_Given information_
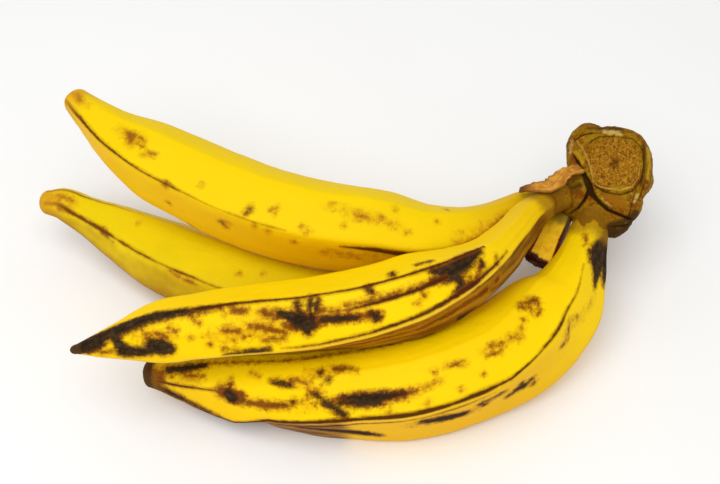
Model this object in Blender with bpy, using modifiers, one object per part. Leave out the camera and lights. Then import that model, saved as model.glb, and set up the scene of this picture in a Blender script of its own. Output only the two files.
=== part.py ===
# A hand of plantains lying down: four whole fruits, the stub of a fifth and a dried
# bract, all grown on one crown that was cut from the bunch stalk.
# Metres, +Z up. The origin is on the table, at the middle of the hand's footprint.

import bpy
import bmesh
from math import cos, sin, pi, radians
from mathutils import Matrix, Vector

MM = 0.001
HAND_NAME = "plantain"
FOOT_CENTRE = (-9.8, -54.2)     # mm, middle of the footprint in the layout below
GAP = 0.3                       # mm, left between pieces that touch
FLAT_FACES = 4                  # faces across each flat of a fruit
STATION_STEP = 8.0              # mm between the sections of a fruit
DOME_STEPS = 3                  # sections that round off a tip
SECTION_REACH = 1.02            # how far a rounded pentagon stands out past its flats, on average
NECK_SHARPNESS = 5.0            # how crisp the ridges are where the section is nearly round

# Routes run from the crown to the tip: x, y, z and width of the section, in mm.
# Flats are the directions that the sides of the section face, in degrees from
# straight up, positive towards the front; a ridge runs between two of them. They
# are stated at one or more places along the fruit, from 0 at the root to 1 at the tip.
FRUITS = {
    "plantain_top": {
        "route": [(124, 11, 46, 8.5), (94, -12, 50, 13.5), (74, -28, 54, 19), (57, -41, 57, 30),
                  (36, -47, 60, 38), (8, -45, 64, 45), (-28, -40, 66, 46.5), (-61, -29, 68, 46.5),
                  (-92, -14, 71.3, 45), (-119, 0, 76, 41), (-141, 13, 82, 28.5), (-155, 24, 87, 20.5),
                  (-163, 31.6, 89, 16.2)],
        "flats": [(0.0, (-75, -30, 20, 92, 150, 215))],
        "sharpness": 11.0,
        "dome": 0.7,
    },
    "plantain_back": {
        "route": [(133, 14, 33, 12), (103, -8, 30, 14), (80, -31, 26, 24), (50, -52, 22, 36),
                  (14, -63, 19, 42), (-23, -64.2, 20, 45), (-57, -55, 21, 45), (-90, -40, 21, 45),
                  (-118, -25, 21, 41), (-144, -11.5, 25, 30.4), (-165, -1.5, 29, 22.6), (-178, 2.8, 33, 19),
                  (-185, 2.8, 34, 15)],
        "flats": [(0.0, (-50, 10, 80, 135, 180, 245))],
        "sharpness": 11.0,
        "dome": 0.8,
    },
    "plantain_middle": {
        "route": [(119, -9, 57, 15), (97, -29, 60, 16), (84, -49, 63.6, 18), (70, -68.5, 68, 22.5),
              (53, -83.5, 71, 30.5), (32, -94, 70.4, 37), (7, -100.5, 67.5, 37), (-24, -104, 64, 35.5),
              (-54, -105.5, 61.5, 34.5), (-82, -107.5, 59, 32), (-106, -109.5, 57, 28.2),
              (-124, -113, 55.5, 17.4), (-137, -115.6, 54.5, 11), (-147, -117.5, 54, 5)],
        "flats": [(0.22, (-34, 20, 28, 66, 146, 240)), (0.33, (-33, 24, 34, 84, 154, 244)),
              (0.42, (-28, 28, 42, 98, 170, 250)), (0.59, (-26, 32, 58, 122, 188, 256)),
              (0.8, (-28, 32, 62, 128, 198, 260)), (0.88, (-24, 34, 74, 144, 204, 262))],
        "sharpness": 14.0,
        "dome": 1.4,
    },
    "plantain_front": {
        "route": [(136, -12, 49, 21), (126, -42, 42, 25), (120.6, -55, 37, 32), (112.6, -68, 31, 43.2),
                  (100, -79.6, 28, 50.8), (84, -93.2, 27, 53.8), (57, -108.5, 27, 55.5), (27, -118.5, 25, 54),
                  (-5, -121, 23, 49), (-35, -119.8, 22, 44.8), (-62, -115, 21.5, 39),
                  (-81, -112.5, 21, 31), (-98, -110.5, 20, 22), (-113, -108.5, 20, 15)],
        "flats": [(0.12, (-105, -65, -25, 45, 115, 180)), (0.4, (-52, -12, 25, 95, 172, 235)),
              (0.62, (-45, -5, 31, 103, 180, 242)), (0.7, (-41, -1, 47, 107, 184, 250)),
              (0.77, (-34, 6, 68, 115, 188, 260)), (0.84, (-27, 16, 76, 156, 214, 276)),
              (0.95, (-25, 18, 80, 166, 222, 280))],
        "sharpness": 13.0,
        "dome": 0.7,
    },
}

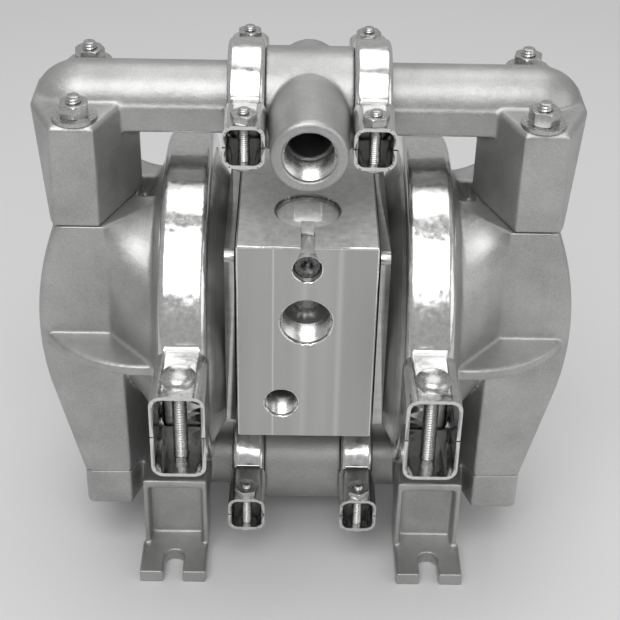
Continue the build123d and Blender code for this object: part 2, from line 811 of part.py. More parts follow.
# Discharge elbow: column with the stud pads, ball cage inside, and the tube on top
with BuildPart() as discharge_elbow:
    elbow_outline = ((elbow_top_outer, elbow_pad_height), (elbow_foot_outer, discharge_joint))
    extrude(column_section(elbow_inner, elbow_outline), amount=column_front + column_rear)
    nose_along = (column_front + column_rear - elbow_nose_width) / 2
    slant_corners(discharge_elbow, elbow_nose_across, nose_along, False)
    # Slanted outer corners that run out at the joint
    for slant_side, depth in column_faces:
        front = Vector(elbow_top_outer - elbow_slant_across, slant_side * depth, elbow_pad_height)
        flank = Vector(elbow_top_outer, slant_side * (depth - elbow_slant_along), elbow_pad_height)
        foot = Vector(elbow_foot_outer - cast_edge / 2, slant_side * depth, discharge_joint)
        outward = (flank - front).cross(foot - front) * slant_side
        split(bisect_by=Plane(origin=front, x_dir=flank - front, z_dir=outward), keep=Keep.BOTTOM)
    chamfer(discharge_elbow.faces().sort_by(Axis.Z)[-1].edges(), length=cast_edge / 2)
    add(manifold_tube(discharge_height, discharge_end_offset, discharge_end_reach))
    # Flat rib along both sides of the tube
    rib_start = manifold_face + manifold_flange_width + tube_rib_setback
    with BuildSketch(side_plane.offset(rib_start)):
        rib_middle = discharge_rise + (tube_rib_top - tube_rib_bottom) / 2
        with Locations((0, rib_middle)):
            Rectangle(2 * tube_rib_half_width, tube_rib_top + tube_rib_bottom)
    extrude(amount=column_offset - rib_start)
    extrude(bore_tube(discharge_height), amount=column_offset - manifold_face, mode=Mode.SUBTRACT)
    column_hole(discharge_joint, discharge_cage_top, column_bore_radius)
    column_hole(discharge_cage_top, discharge_height, cage_bore_radius)
    for stud_y in (-stud_front, stud_rear):
        column_hole(discharge_joint, elbow_pad_height + cast_edge, stud_hole_radius, stud_y)
keep_mirrored(discharge_elbow, "discharge_elbow")

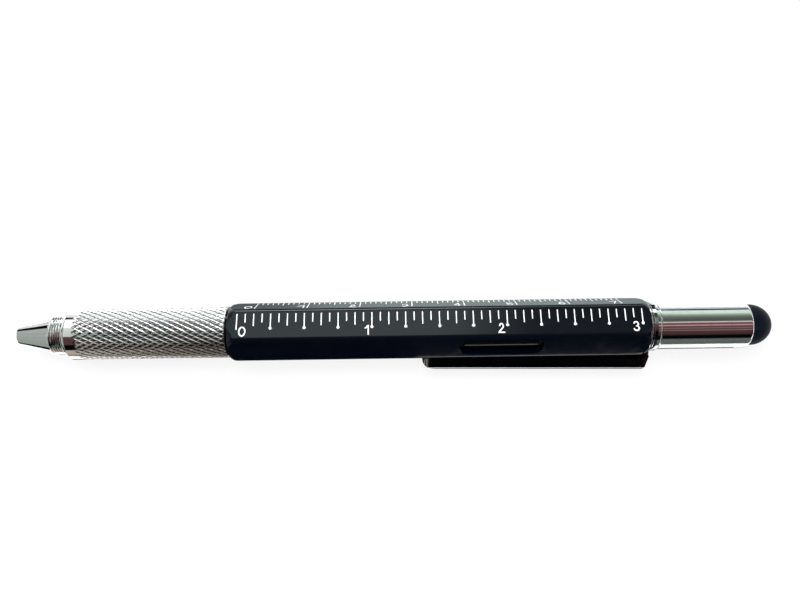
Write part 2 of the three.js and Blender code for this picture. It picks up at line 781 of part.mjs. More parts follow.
// Double-ended bit: flat blade at the front end, cross point at the rear end
function screwdriverBit() {
  const end = bitStart + bitLength;
  const hexCorner = bitAcrossFlats / 2 / Math.cos(Math.PI / 6);
  const taper = hexCorner - bitShankRadius;
  const envelope = turned([
    [bitStart, 0],
    [bitStart, bitShankRadius],
    [bitStart + bitShankLength, bitShankRadius],
    [bitStart + bitShankLength + taper, hexCorner + seatFit],
    [end - bitShankLength - taper, hexCorner + seatFit],
    [end - bitShankLength, bitShankRadius],
    [end - crossConeLength, bitShankRadius],
    [end, crossTipRadius],
    [end, 0],
  ], fineSegments);
  let bit = bodyOf(alongPen(sharpHexagon(bitAcrossFlats / 2), bitStart, end)).intersect(envelope);
  const wedge = polygon([
    [bitStart - overrun, bitBladeThickness / 2],
    [bitStart, bitBladeThickness / 2],
    [bitStart + bitBladeLength, bitShankRadius + seatFit],
    [bitStart + bitBladeLength, 2 * bitShankRadius],
    [bitStart - overrun, 2 * bitShankRadius],
  ]);
  const upperWedge = acrossPen(wedge, 4 * bitShankRadius);
  const lowerWedge = upperWedge.clone().rotateX(Math.PI);
  bit = bit.subtract(bodyOf(upperWedge)).subtract(bodyOf(lowerWedge));
  for (let flute = 0; flute < crossFlutes; flute += 1) {
    bit = bit.subtract(crossFlute(end, (flute + 0.5) * (2 * Math.PI / crossFlutes)));
  }
  return bit;
}

// One V groove of the cross point, deepest at the tip and running out on the shank
function crossFlute(end, direction) {
  const reach = 3 * bitShankRadius;
  const length = 2 * bitShankLength;
  const runOut = Math.atan2(bitShankRadius - crossTipRadius / 2, bitBladeLength);
  const groove = alongPen(polygon([[0, 0], [reach, reach], [-reach, reach]]), -length, length);
  groove.rotateY(runOut);
  groove.translate(end, 0, crossTipRadius / 2);
  groove.rotateX(direction);
  return bodyOf(groove);
}

// Drawn tube that covers the bit, its rear rim rounded in over the stylus tip
function capTube() {
  const rim = [];
  for (let step = 0; step <= rimSteps; step += 1) {
    const angle = (quarterTurn * step) / rimSteps;
    rim.push([capEnd - rimRadius + rimRadius * Math.sin(angle), capRadius - rimRadius + rimRadius * Math.cos(angle)]);
  }
  return turned([
    [capStart, capBoreRadius],
    [capStart, capRadius - capEdge],
    [capStart + capEdge, capRadius],
    ...rim,
    [capEnd, capBoreRadius],
    [capStart, capBoreRadius],
  ], visibleSegments);
}

function capThreadInsert() {
  const start = capStart + runningGap;
  return tube(start, start + insertLength, insertRadius, insertRadius - insertWall);
}

// Plug that closes the cap behind the bit, with the stem that carries the stylus tip
function stylusCore() {
  return turned([
    [coreStart, 0],
    [coreStart, insertRadius],
    [skirtStart, insertRadius],
    [skirtStart, stemRadius],
    [capEnd, stemRadius],
    [capEnd, 0],
  ]);
}

// Hollow rubber dome with a skirt over the stem
function stylusTip() {
  const skirt = skirtStart + seatFit;
  const bore = stemRadius + seatFit;
  const outside = [];
  const inside = [];
  for (let step = 0; step <= domeSteps; step += 1) {
    const angle = (quarterTurn * step) / domeSteps;
    outside.push([domeCentre + domeRadius * Math.sin(angle), domeRadius * Math.cos(angle)]);
    inside.unshift([domeCentre + bore * Math.sin(angle), bore * Math.cos(angle)]);
  }
  return turned([[skirt, bore], [skirt, domeRadius], ...outside, ...inside, [skirt, bore]], visibleSegments);
}

// Angle that brings the clip's lower edge and the barrel's resting edge to one level: the
// common tangent of the two edge circles, seen from the end of the pen
function restingRoll() {
  const clipEdge = new THREE.Vector2(clipRootTop - clipEdgeRadius, clipWidth / 2 - clipEdgeRadius);
  clipEdge.rotateAround(new THREE.Vector2(), clipSide);
  const edgeDistance = barrelCornerRadius - barrelEdgeRadius;
  const barrelEdge = new THREE.Vector2(edgeDistance, 0);
  barrelEdge.rotateAround(new THREE.Vector2(), restingEdge);
  const between = clipEdge.clone().sub(barrelEdge);
  const tilt = Math.acos((barrelEdgeRadius - clipEdgeRadius) / between.length());
  const down = between.angle() + tilt;
  return 3 * quarterTurn - down;
}

const roll = restingRoll();

// Cap, stylus and the thread insert, which screw off together
const cap = new THREE.Group();
cap.add(named('cap_tube', capTube(), finishes.chrome));
cap.add(named('cap_thread_insert', capThreadInsert(), finishes.blackPlastic));
cap.add(named('stylus_core', stylusCore(), finishes.blackPlastic));
cap.add(named('stylus_tip', stylusTip(), finishes.rubber));

// Writing end: the nose screws into the grip, and the cam turns with the grip
const grip = new THREE.Group();
grip.add(named('nose_cone', noseCone(), finishes.chrome));
grip.add(named('grip_sleeve', gripSleeve(), finishes.chrome));
grip.add(named('twist_cam', twistCam(), finishes.whitePlastic));
grip.add(named('cam_snap_ring', camSnapRing(), finishes.steel));

const refill = new THREE.Group();
refill.add(named('refill_carrier', refillCarrier(), finishes.blackPlastic));
refill.add(named('refill_tube', refillTube(), finishes.steel));
refill.add(named('refill_tip', refillTip(), finishes.brass));
refill.add(named('refill_ball', refillBall(), finishes.steel));

// The vial's group stands at the vial's own axis, facing out through the window
const level = new THREE.Group();
level.rotation.x = levelSide - quarterTurn;
level.add(named('level_saddle', levelSaddle(), finishes.blackPlastic));
const vial = new THREE.Group();
vial.position.z = vialAxisHeight;
vial.add(named('level_vial', levelVial(), finishes.acrylic));
vial.add(named('level_plug', levelPlug(), finishes.blackPlastic));
vial.add(named('level_fluid', levelFluid(2 * quarterTurn - levelSide - roll), finishes.levelFluid));
level.add(vial);

const clip = new THREE.Group();
clip.rotation.x = clipSide - quarterTurn;
clip.add(named('clip_ring', clipRing(), finishes.blackNickel));
clip.add(named('clip_blade', clipBlade(), finishes.blackNickel));

const body = new THREE.Group();
body.add(named('barrel', barrel(), finishes.anodised));
body.add(named('twist_guide', twistGuide(), finishes.whitePlastic));
body.add(named('trim_washer', trimWasher(), finishes.chrome));
body.add(named('bit_holder', bitHolder(), finishes.chrome));
body.add(level, clip);

const driver = new THREE.Group();
driver.add(named('screwdriver_bit', screwdriverBit(), finishes.steel));

// The whole pen, rolled onto its resting edges and set on z = 0 about the origin
const pen = new THREE.Group();
pen.add(body, grip, refill, cap, driver);
pen.rotation.x = roll;
pen.updateMatrixWorld(true);
const extent = new THREE.Box3().setFromObject(pen, true);
const middle = extent.getCenter(new THREE.Vector3());
pen.position.set(-middle.x, -middle.y, -extent.min.z);

export default pen;
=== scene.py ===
from math import acos, atan2, cos, degrees, hypot, pi, radians, sin, sqrt

import bmesh
import bpy
from mathutils import Matrix, Vector


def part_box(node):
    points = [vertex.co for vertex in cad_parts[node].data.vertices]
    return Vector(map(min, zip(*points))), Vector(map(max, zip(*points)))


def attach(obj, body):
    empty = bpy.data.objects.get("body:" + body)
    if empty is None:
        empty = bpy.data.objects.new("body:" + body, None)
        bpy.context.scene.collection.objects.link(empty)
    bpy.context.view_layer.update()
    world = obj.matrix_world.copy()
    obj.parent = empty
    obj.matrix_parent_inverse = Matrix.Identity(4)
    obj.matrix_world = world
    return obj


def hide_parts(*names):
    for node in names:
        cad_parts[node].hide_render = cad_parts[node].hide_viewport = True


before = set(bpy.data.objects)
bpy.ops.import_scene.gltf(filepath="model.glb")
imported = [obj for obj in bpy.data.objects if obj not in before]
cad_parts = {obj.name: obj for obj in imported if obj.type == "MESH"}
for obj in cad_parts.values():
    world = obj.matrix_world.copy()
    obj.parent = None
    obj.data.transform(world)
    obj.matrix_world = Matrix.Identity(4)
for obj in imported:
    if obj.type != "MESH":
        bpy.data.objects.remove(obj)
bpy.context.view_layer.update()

# The pen is drawn in its own frame, in millimetres: writing tip at x = 0, axis along +X, angles
# round the axis from +Y towards +Z. penToWorld turns it to its lie on the table, in metres.
noseLow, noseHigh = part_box("nose_cone")
lie = {"roll": -5.8951035, "tip": noseLow.x, "y": (noseLow.y + noseHigh.y) / 2, "z": (noseLow.z + noseHigh.z) / 2}
rollTurn = Matrix.Rotation(radians(lie["roll"]), 4, "X")
penToWorld = Matrix.Translation((lie["tip"], lie["y"], lie["z"])) @ rollTurn @ Matrix.Scale(0.001, 4)
inchSide, levelSide, clipSide, metricSide = 90, 150, 210, 30    # which face of the hexagon, degrees


# small geometry helpers

def arc(centre, radius, fromDegrees, toDegrees, steps):
    turn = (toDegrees - fromDegrees) / steps
    return [(centre[0] + radius * cos(radians(fromDegrees + turn * i)),
             centre[1] + radius * sin(radians(fromDegrees + turn * i))) for i in range(steps + 1)]


def filleted(corners, closed=False, steps=5):
    # each corner is (u, v) or (u, v, radius); a radius rounds it with a smooth curve
    count = len(corners)
    path = []
    for i, corner in enumerate(corners):
        here = Vector(corner[:2])
        radius = corner[2] if len(corner) > 2 else 0
        if not radius or (not closed and i in (0, count - 1)):
            path.append(tuple(here))
            continue
        before = (Vector(corners[i - 1][:2]) - here).normalized()
        after = (Vector(corners[(i + 1) % count][:2]) - here).normalized()
        for step in range(steps + 1):
            share = step / steps
            point = here + before * radius * (1 - share) ** 2 + after * radius * share ** 2
            path.append(tuple(point))
    return path


def ringRows(profile, segments):
    # a turned profile of (station, radius) as rows of points round the axis
    rows = []
    for station, radius in profile:
        if radius < 1e-6:
            rows.append([(station, 0, 0)])
            continue
        rows.append([(station, radius * cos(2 * pi * j / segments), radius * sin(2 * pi * j / segments))
                     for j in range(segments)])
    return rows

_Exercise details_
Return the opening line of the data and every line after it through the line containing "# Metres, +Z", please, exactly as written and with nothing added.

_Output for this exercise_
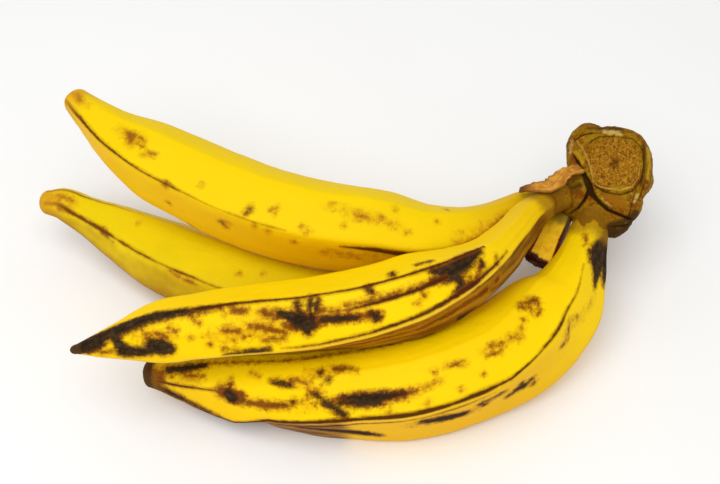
Model this object in Blender with bpy, using modifiers, one object per part. Leave out the camera and lights. Then import that model, saved as model.glb, and set up the scene of this picture in a Blender script of its own. Output only the two files.
=== part.py ===
# A hand of plantains lying down: four whole fruits, the stub of a fifth and a dried
# bract, all grown on one crown that was cut from the bunch stalk.
# Metres, +Z up. The origin is on the table, at the middle of the hand's footprint.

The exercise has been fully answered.